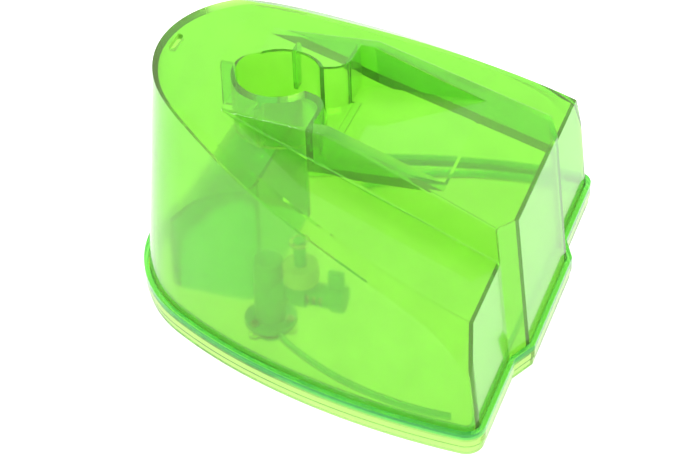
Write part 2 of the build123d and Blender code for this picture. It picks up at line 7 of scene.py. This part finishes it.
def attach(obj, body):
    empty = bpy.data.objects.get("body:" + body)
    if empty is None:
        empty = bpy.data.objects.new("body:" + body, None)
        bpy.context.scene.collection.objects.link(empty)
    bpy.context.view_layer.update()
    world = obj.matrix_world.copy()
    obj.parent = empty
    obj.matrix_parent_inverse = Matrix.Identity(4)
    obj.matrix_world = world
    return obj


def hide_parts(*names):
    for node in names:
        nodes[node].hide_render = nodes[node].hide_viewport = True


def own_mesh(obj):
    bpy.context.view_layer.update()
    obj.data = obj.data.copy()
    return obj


# Socket numbers of a Mix node set to blend colours
MIX_FACTOR, MIX_LOW, MIX_HIGH, MIX_RESULT = 0, 6, 7, 2

NOISE_DETAIL = 3.0
TONE_DARKEST = 0.92
TONE_LIGHTEST = 1.06

PLASTIC_IOR = 1.2
PLASTIC_COAT = 0.3
PLASTIC_COAT_ROUGH = 0.04
PLASTIC_NOISE_SCALE = 60.0
# How far a face's normal leans towards Z: frosted below the first value, glossy above the second
FROSTED_BELOW = 0.2
GLOSSY_ABOVE = 0.6

COIL_STEPS_PER_TURN = 24
COIL_SIDES = 10

FLOOR_SIZE = 12.0
FLOOR_Z = -0.0004
FLOOR_EMISSION = 1.08
WORLD_STRENGTH = 1.0

LIGHT_TARGET = (0, 0, 0.05)
LIGHT_SIDE = 0.35

CAMERA_LENS_MM = 119.1
CAMERA_SENSOR_MM = 36.0
CAMERA_PLACE = (0.73005, 0.27102, 0.64148)
# Azimuth 0 looks along +Y and 90 along -X
CAMERA_AZIMUTH, CAMERA_ELEVATION, CAMERA_ROLL = 110.33, 38.33, -2.0

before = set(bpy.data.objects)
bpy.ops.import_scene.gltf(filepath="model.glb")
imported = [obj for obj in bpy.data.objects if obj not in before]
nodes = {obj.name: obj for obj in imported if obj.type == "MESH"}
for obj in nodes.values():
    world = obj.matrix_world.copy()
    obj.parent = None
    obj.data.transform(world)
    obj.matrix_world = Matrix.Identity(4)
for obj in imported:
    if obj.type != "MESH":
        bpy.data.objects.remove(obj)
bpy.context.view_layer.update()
scene = bpy.context.scene
scene.view_settings.view_transform = "Standard"


def shader(name, colour, rough, noise_scale=180.0, spread=0.03, metallic=0.0, specular=0.5):
    """Opaque material whose roughness and tone wander a little with a noise texture."""
    mat = bpy.data.materials.new(name)
    mat.use_nodes = True
    tree = mat.node_tree
    bsdf = tree.nodes["Principled BSDF"]
    place = tree.nodes.new("ShaderNodeTexCoord")
    noise = tree.nodes.new("ShaderNodeTexNoise")
    noise.inputs["Scale"].default_value = noise_scale
    noise.inputs["Detail"].default_value = NOISE_DETAIL
    tree.links.new(place.outputs["Object"], noise.inputs["Vector"])
    spread_node = tree.nodes.new("ShaderNodeMapRange")
    spread_node.inputs["To Min"].default_value = rough - spread
    spread_node.inputs["To Max"].default_value = rough + spread
    tree.links.new(noise.outputs["Fac"], spread_node.inputs["Value"])
    tree.links.new(spread_node.outputs["Result"], bsdf.inputs["Roughness"])
    tone = tree.nodes.new("ShaderNodeMix")
    tone.data_type = "RGBA"
    tone.inputs[MIX_LOW].default_value = (*[c * TONE_DARKEST for c in colour], 1)
    tone.inputs[MIX_HIGH].default_value = (*[min(1.0, c * TONE_LIGHTEST) for c in colour], 1)
    tree.links.new(noise.outputs["Fac"], tone.inputs[MIX_FACTOR])
    tree.links.new(tone.outputs[MIX_RESULT], bsdf.inputs["Base Color"])
    bsdf.inputs["Metallic"].default_value = metallic
    bsdf.inputs["Specular IOR Level"].default_value = specular
    return mat


def tinted(name, rough, spread, side_rough, clear, haze, density, tint):
    """Clear tinted plastic: colour absorbed in the wall, a little haze, and faces that look sideways frosted."""
    mat = shader(name, haze, rough, PLASTIC_NOISE_SCALE, spread)
    tree = mat.node_tree
    bsdf = tree.nodes["Principled BSDF"]
    bsdf.inputs["Transmission Weight"].default_value = clear
    bsdf.inputs["IOR"].default_value = PLASTIC_IOR
    bsdf.inputs["Coat Weight"].default_value = PLASTIC_COAT
    bsdf.inputs["Coat Roughness"].default_value = PLASTIC_COAT_ROUGH
    facing = tree.nodes.new("ShaderNodeNewGeometry")
    split = tree.nodes.new("ShaderNodeSeparateXYZ")
    tree.links.new(facing.outputs["Normal"], split.inputs["Vector"])
    level = tree.nodes.new("ShaderNodeMath")
    level.operation = "ABSOLUTE"
    tree.links.new(split.outputs["Z"], level.inputs[0])
    frost = tree.nodes.new("ShaderNodeMapRange")
    frost.inputs["From Min"].default_value = FROSTED_BELOW
    frost.inputs["From Max"].default_value = GLOSSY_ABOVE
    frost.inputs["To Min"].default_value = side_rough
    frost.inputs["To Max"].default_value = 0.0
    tree.links.new(level.outputs["Value"], frost.inputs["Value"])
    total = tree.nodes.new("ShaderNodeMath")
    total.operation = "ADD"
    tree.links.new(tree.nodes["Map Range"].outputs["Result"], total.inputs[0])
    tree.links.new(frost.outputs["Result"], total.inputs[1])
    tree.links.new(total.outputs["Value"], bsdf.inputs["Roughness"])
    volume = tree.nodes.new("ShaderNodeVolumeAbsorption")
    volume.inputs["Color"].default_value = (*tint, 1)
    volume.inputs["Density"].default_value = density
    tree.links.new(volume.outputs["Volume"], tree.nodes["Material Output"].inputs["Volume"])
    return mat


def deepen(mat, start, end, colour, clear):
    """Turn the material deeper and less clear above a height, over the band from start to end."""
    tree = mat.node_tree
    bsdf = tree.nodes["Principled BSDF"]
    where = tree.nodes.new("ShaderNodeTexCoord")
    split = tree.nodes.new("ShaderNodeSeparateXYZ")
    tree.links.new(where.outputs["Object"], split.inputs["Vector"])
    rise = tree.nodes.new("ShaderNodeMapRange")
    rise.inputs["From Min"].default_value = start
    rise.inputs["From Max"].default_value = end
    tree.links.new(split.outputs["Z"], rise.inputs["Value"])
    blend = tree.nodes.new("ShaderNodeMix")
    blend.data_type = "RGBA"
    tree.links.new(rise.outputs["Result"], blend.inputs[MIX_FACTOR])
    tree.links.new(bsdf.inputs["Base Color"].links[0].from_socket, blend.inputs[MIX_LOW])
    blend.inputs[MIX_HIGH].default_value = (*colour, 1)
    tree.links.new(blend.outputs[MIX_RESULT], bsdf.inputs["Base Color"])
    thick = tree.nodes.new("ShaderNodeMapRange")
    thick.inputs["To Min"].default_value = bsdf.inputs["Transmission Weight"].default_value
    thick.inputs["To Max"].default_value = clear
    tree.links.new(rise.outputs["Result"], thick.inputs["Value"])
    tree.links.new(thick.outputs["Result"], bsdf.inputs["Transmission Weight"])


def wear(node_names, mat):
    """Give the named CAD nodes this material."""
    for n in node_names:
        mesh = nodes[n].data
        mesh.materials.clear()
        mesh.materials.append(mat)


shell = tinted(
    "shell",
    rough=0.06,
    spread=0.02,
    side_rough=0.09,
    clear=0.86,
    haze=(0.61, 0.95, 0.26),
    density=165.0,
    tint=(0.40, 0.86, 0.02),
)
wear(["tank_shell"], shell)
base = tinted(
    "base",
    rough=0.08,
    spread=0.02,
    side_rough=0.06,
    clear=0.85,
    haze=(0.62, 0.95, 0.34),
    density=165.0,
    tint=(0.84, 0.95, 0.14),
)
deepen(base, start=0.0080, end=0.0086, colour=(0.14, 0.80, 0.22), clear=0.72)
wear(["base_plate"], base)
wear(
    ["outlet_valve_body", "valve_cap", "valve_stem", "strainer_body", "strainer_end_cap", "float_post"],
    shader("moulding", (0.14, 0.66, 0.36), rough=0.42),
)
wear(["float_body", "float_lid"], shader("float", (0.80, 0.82, 0.80), rough=0.6))
wear(
    ["outlet_gasket", "spigot_o_ring", "valve_seal", "strainer_o_ring"],
    shader("seal", (0.03, 0.03, 0.03), rough=0.6),
)
stainless = shader("stainless", (0.55, 0.55, 0.57), rough=0.32, noise_scale=400, spread=0.05, metallic=1.0)
wear(["outlet_screws", "valve_spring", "strainer_mesh", "float_stop_clip"], stainless)
wear(["float_magnet"], shader("ferrite", (0.05, 0.05, 0.055), rough=0.6))


def coil(name, centre, radius, wire, low, high, turns, mat):
    """A coil spring as a tube along a helix, standing along Z between two heights of its wire's centre."""
    steps = COIL_STEPS_PER_TURN * turns
    points, faces = [], []
    pitch = (high - low) / (turns * 2 * math.pi)
    for i in range(steps + 1):
        turn = 2 * math.pi * turns * i / steps
        out = Vector((math.cos(turn), math.sin(turn), 0))
        along = Vector((-radius * math.sin(turn), radius * math.cos(turn), pitch)).normalized()
        across = along.cross(out)
        middle = Vector(centre) + out * radius + Vector((0, 0, low + pitch * turn))
        for j in range(COIL_SIDES):
            a = 2 * math.pi * j / COIL_SIDES
            points.append(middle + (out * math.cos(a) + across * math.sin(a)) * wire / 2)
    for i in range(steps):
        ring, above = i * COIL_SIDES, (i + 1) * COIL_SIDES
        for j in range(COIL_SIDES):
            k = (j + 1) % COIL_SIDES
            faces.append((ring + j, ring + k, above + k, above + j))
    faces.append(tuple(range(COIL_SIDES)))
    faces.append(tuple(reversed(range(steps * COIL_SIDES, (steps + 1) * COIL_SIDES))))
    mesh = bpy.data.meshes.new(name)
    mesh.from_pydata(points, [], faces)
    mesh.update()
    for face in mesh.polygons[:-2]:
        face.use_smooth = True
    mesh.materials.append(mat)
    obj = bpy.data.objects.new(name, mesh)
    scene.collection.objects.link(obj)
    return obj


spring = coil(
    "spring",
    centre=(0.044, -0.0195, 0),
    radius=0.0027,
    wire=0.0007,
    low=0.01638,
    high=0.03262,
    turns=6,
    mat=stainless,
)
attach(spring, "tank")
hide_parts("valve_spring")
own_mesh(spring)


def plate(name, size, height, mat):
    """A square floor made with mesh code."""
    mesh = bpy.data.meshes.new(name)
    h = size / 2
    mesh.from_pydata([(-h, -h, height), (h, -h, height), (h, h, height), (-h, h, height)], [], [(0, 1, 2, 3)])
    obj = bpy.data.objects.new(name, mesh)
    scene.collection.objects.link(obj)
    mesh.materials.append(mat)


lit_floor = shader("floor", (0.36, 0.36, 0.36), rough=0.8, noise_scale=3.0, spread=0.02, specular=0.2)
floor_bsdf = lit_floor.node_tree.nodes["Principled BSDF"]
floor_bsdf.inputs["Emission Color"].default_value = (1, 1, 1, 1)
floor_bsdf.inputs["Emission Strength"].default_value = FLOOR_EMISSION
plate("floor", FLOOR_SIZE, FLOOR_Z, lit_floor)

world = bpy.data.worlds.new("studio")
scene.world = world
world.use_nodes = True
sky = world.node_tree.nodes["Background"]
sky.inputs["Color"].default_value = (1, 1, 1, 1)
sky.inputs["Strength"].default_value = WORLD_STRENGTH


def softbox(name, place, watts):
    """A square area light aimed at the tank's middle."""
    data = bpy.data.lights.new(name, "AREA")
    data.shape = "RECTANGLE"
    data.size = LIGHT_SIDE
    data.size_y = LIGHT_SIDE
    data.energy = watts
    obj = bpy.data.objects.new(name, data)
    scene.collection.objects.link(obj)
    obj.location = place
    obj.rotation_mode = "QUATERNION"
    obj.rotation_quaternion = (Vector(LIGHT_TARGET) - Vector(place)).to_track_quat("-Z", "Y")


softbox("key", (-0.7, -0.2, 1.3), watts=9)
softbox("fill", (1.2, -0.9, 1.1), watts=7)

azimuth, elevation, roll = (math.radians(v) for v in (CAMERA_AZIMUTH, CAMERA_ELEVATION, CAMERA_ROLL))
sideways = Vector((math.cos(azimuth), math.sin(azimuth), 0))
ahead = Vector(
    (-math.sin(azimuth) * math.cos(elevation), math.cos(azimuth) * math.cos(elevation), -math.sin(elevation))
)
above = sideways.cross(ahead)
right = sideways * math.cos(roll) + above * math.sin(roll)
upward = right.cross(ahead)
lens = bpy.data.cameras.new("camera")
lens.lens = CAMERA_LENS_MM
lens.sensor_width = CAMERA_SENSOR_MM
camera = bpy.data.objects.new("camera", lens)
scene.collection.objects.link(camera)
camera.matrix_world = Matrix(
    (
        (right.x, upward.x, -ahead.x, CAMERA_PLACE[0]),
        (right.y, upward.y, -ahead.y, CAMERA_PLACE[1]),
        (right.z, upward.z, -ahead.z, CAMERA_PLACE[2]),
        (0, 0, 0, 1),
    )
)
scene.camera = camera
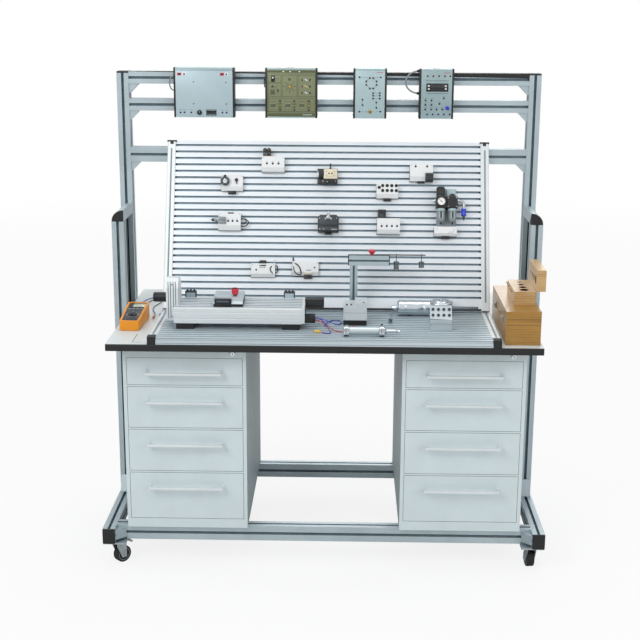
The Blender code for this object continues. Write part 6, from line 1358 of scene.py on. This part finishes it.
def buildLocks(look):
    parts = []
    for x in look["xs"]:
        centre = (x, cabinet["front"], look["z"])
        for radius, reach, finish in ((look["radius"], 3.4, "blackAbs"), (look["radius"] - 2.6, 4.2, "polishedSteel")):
            barrel = softened([(0, -0.5), (radius, -0.5), (radius, reach), (0, reach)], 0.8)
            parts.append((turnedProfile(barrel, centre, (0, -1, 0), 28), finish))
        parts.append((roundedBlock((x - 0.8, cabinet["front"] - 4.7, look["z"] - 3.4),
                                   (x + 0.8, cabinet["front"] - 4, look["z"] + 3.4), 0.3), "blackAbs"))
    return makePiece("locks", "bench", parts)


buildLocks(lock)
print("wheels, pulls and locks built")

# Linear axis: painted shade for the end plate's slots, sensor pins, motor screws, sheath with its three leads

axisTrim = {
    "slotShade": (907, 1040, (-551, -543, -533, -525)), "sensors": (-488, -131), "pins": (-12, 0, 12),
    "sheath": ((-53.8, -301, 903.8), (-33.4, -261.6, 929.2)),
}


def buildAxisTrim(look):
    low, high, xs = look["slotShade"]
    parts = []
    # dark strips on the end plate's face: painted shade standing in for its slots
    for x in xs:
        parts.append((roundedBlock((x - 1.2, -266.35, low), (x + 1.2, -265.8, high), 0.2), "slateInk"))
    for z in (915, 1030):
        parts += screwHead((-538, -266.1, z), (0, -1, 0), 3.4)
    for x in look["sensors"]:
        for step in look["pins"]:
            pin = softened([(0, -0.5), (3, -0.5), (3, 4.5), (2.2, 6.5), (0, 6.5)], 0.6)
            parts.append((turnedProfile(pin, (x + step, -127, 976.4), (0, 0, 1), 14), "blackAbs"))
        parts.append((roundedBlock((x - 16, -135.4, 946), (x + 16, -134.8, 971), 0.2), "greyBlueAbs"))
        parts += screwHead((x - 11, -135.5, 950.5), (0, -1, 0), 1.8)
        parts += screwHead((x + 11, -135.5, 950.5), (0, -1, 0), 1.8)
    parts.append((roundedBlock(*look["sheath"], 2), "blackAbs"))
    for y in (-233, -203):
        for z in (949, 970):
            parts += screwHead((-4.1, y, z), (1, 0, 0), 1.9)
    for z in (957, 962, 967):
        parts.append((roundedBlock((-60, -238.4, z), (-10, -237.8, z + 1.6), 0.2), "darkGreyAbs"))
    fins = [(0, 560)]
    for step in range(8):
        start = 562 + step * 6
        fins += [(17.6, start), (17.6, start + 2.6), (15.6, start + 3.2), (15.6, start + 5.4)]
    fins += [(12, 610.6), (0, 610.6)]
    parts.append((turnedProfile(fins, (0, -218, 973.6), (-1, 0, 0), 36), "blackAbs"))
    return makePiece("axisTrim", "bench", parts)


carriageTrim = {"knob": (-318, -239.7), "low": 986.9, "high": 1012.9, "radius": 13}


def buildCarriageTrim(look):
    x, y = look["knob"]
    parts = [(fluted(look["radius"] - 1, 1.2, 8, look["low"] + 5, look["low"] + 13, (x, y, 0)), "redAbs"),
             (fluted(look["radius"], 1.6, 8, look["low"] + 14.5, look["high"], (x, y, 0)), "redAbs"),
             (turnedProfile([(0, look["low"] + 4), (9, look["low"] + 4), (9, look["high"] - 2),
                             (0, look["high"] - 2)], (x, y, 0), (0, 0, 1), 24), "redAbs"),
             (turnedProfile(softened([(0, look["low"]), (7.5, look["low"]), (7.5, look["low"] + 7),
                                      (0, look["low"] + 7)], 0.6), (x, y, 0), (0, 0, 1), 20), "blackAbs")]
    for sx in (-383, -297):
        for sy in (-268, -174):
            parts += screwHead((sx, sy, 986.9), (0, 0, 1), 2.8)
    parts.append((roundedBlock((-388, -278.2, 952), (-328, -262, 982), 1), "blackAbs"))
    parts.append((roundedBlock((-380, -278.6, 970), (-338, -277.9, 976), 0.2), "slateInk"))
    return makePiece("carriageTrim", "axis_carriage", parts)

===

## PROBLEM STATEMENT
Return exactly the lines that run from the top of the listing above to the line containing "obj.parent = empty", please, keeping both end lines and leaving out everything else.

## TASK OUTPUT
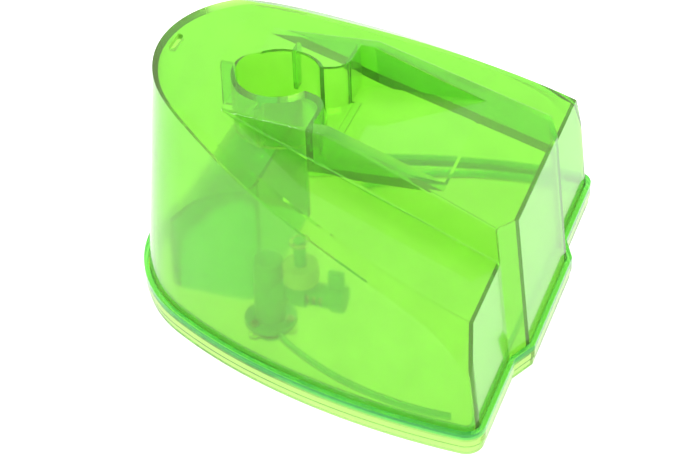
Write part 2 of the build123d and Blender code for this picture. It picks up at line 7 of scene.py. This part finishes it.
def attach(obj, body):
    empty = bpy.data.objects.get("body:" + body)
    if empty is None:
        empty = bpy.data.objects.new("body:" + body, None)
        bpy.context.scene.collection.objects.link(empty)
    bpy.context.view_layer.update()
    world = obj.matrix_world.copy()
    obj.parent = empty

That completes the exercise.